*AIM OF THE TASK*. Find the line containing "What FreeCAD Python", then output it and every line after it through the end of the listing below, exactly as written.

*DATA PROVIDED*.
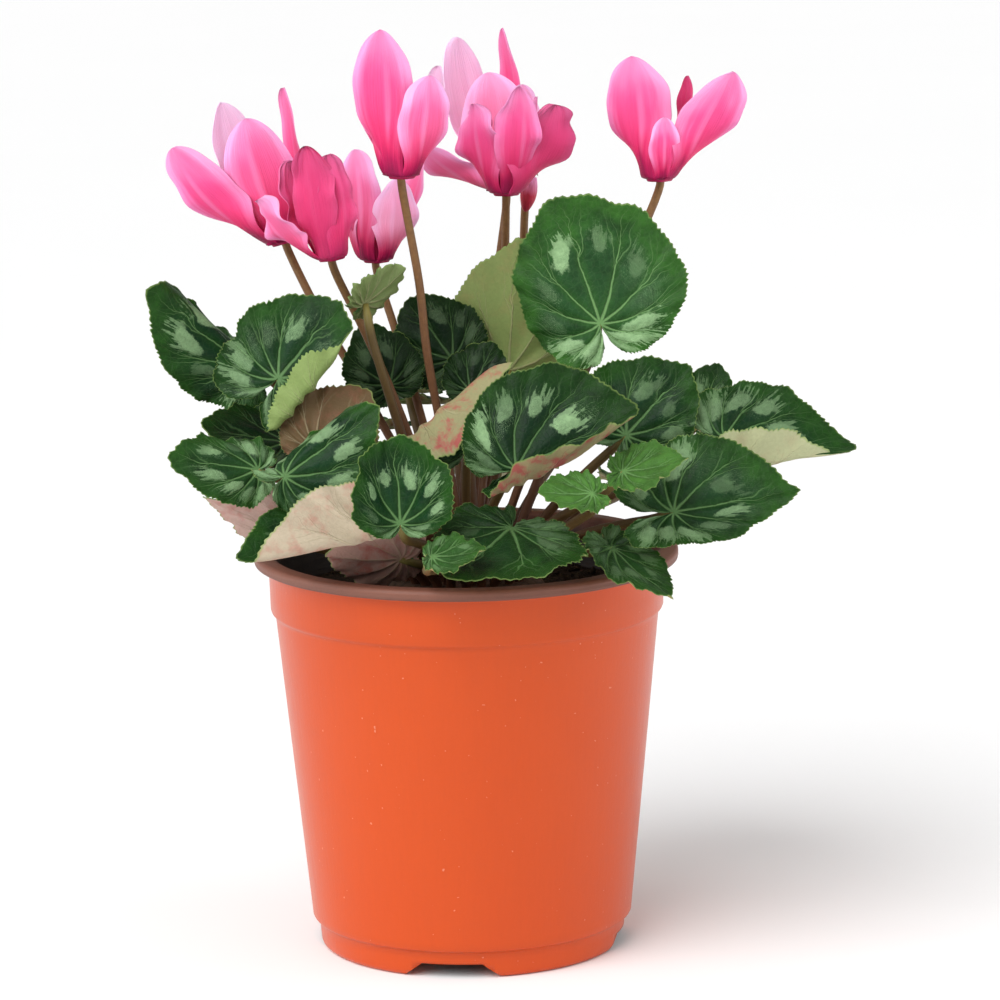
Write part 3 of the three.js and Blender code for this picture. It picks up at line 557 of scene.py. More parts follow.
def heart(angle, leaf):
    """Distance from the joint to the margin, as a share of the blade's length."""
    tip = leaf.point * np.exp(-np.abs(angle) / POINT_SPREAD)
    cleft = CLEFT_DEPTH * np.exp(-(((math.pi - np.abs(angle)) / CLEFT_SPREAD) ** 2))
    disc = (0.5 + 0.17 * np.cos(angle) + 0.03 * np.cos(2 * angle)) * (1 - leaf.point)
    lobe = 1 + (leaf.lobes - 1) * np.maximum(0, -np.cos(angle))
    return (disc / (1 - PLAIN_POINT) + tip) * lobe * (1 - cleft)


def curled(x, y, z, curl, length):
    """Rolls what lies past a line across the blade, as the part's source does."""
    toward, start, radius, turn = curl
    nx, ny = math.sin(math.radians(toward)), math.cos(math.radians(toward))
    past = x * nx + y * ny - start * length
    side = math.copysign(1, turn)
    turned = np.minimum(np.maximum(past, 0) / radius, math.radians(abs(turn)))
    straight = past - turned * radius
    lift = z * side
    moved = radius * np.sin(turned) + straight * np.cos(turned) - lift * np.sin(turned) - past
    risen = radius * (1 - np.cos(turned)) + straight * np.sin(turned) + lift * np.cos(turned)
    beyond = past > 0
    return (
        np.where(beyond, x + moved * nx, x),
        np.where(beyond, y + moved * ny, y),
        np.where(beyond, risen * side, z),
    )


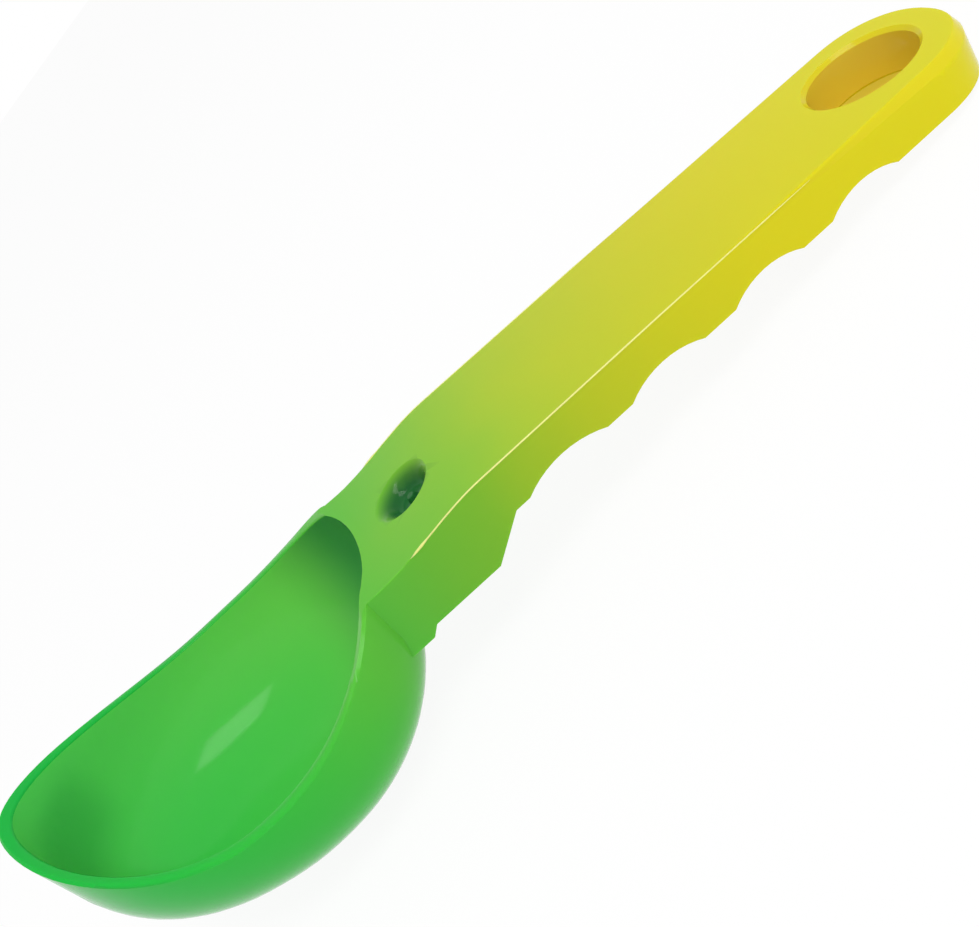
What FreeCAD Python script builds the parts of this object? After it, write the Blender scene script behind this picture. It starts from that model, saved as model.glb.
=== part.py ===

*FULL ANSWER*.
What FreeCAD Python script builds the parts of this object? After it, write the Blender scene script behind this picture. It starts from that model, saved as model.glb.
=== part.py ===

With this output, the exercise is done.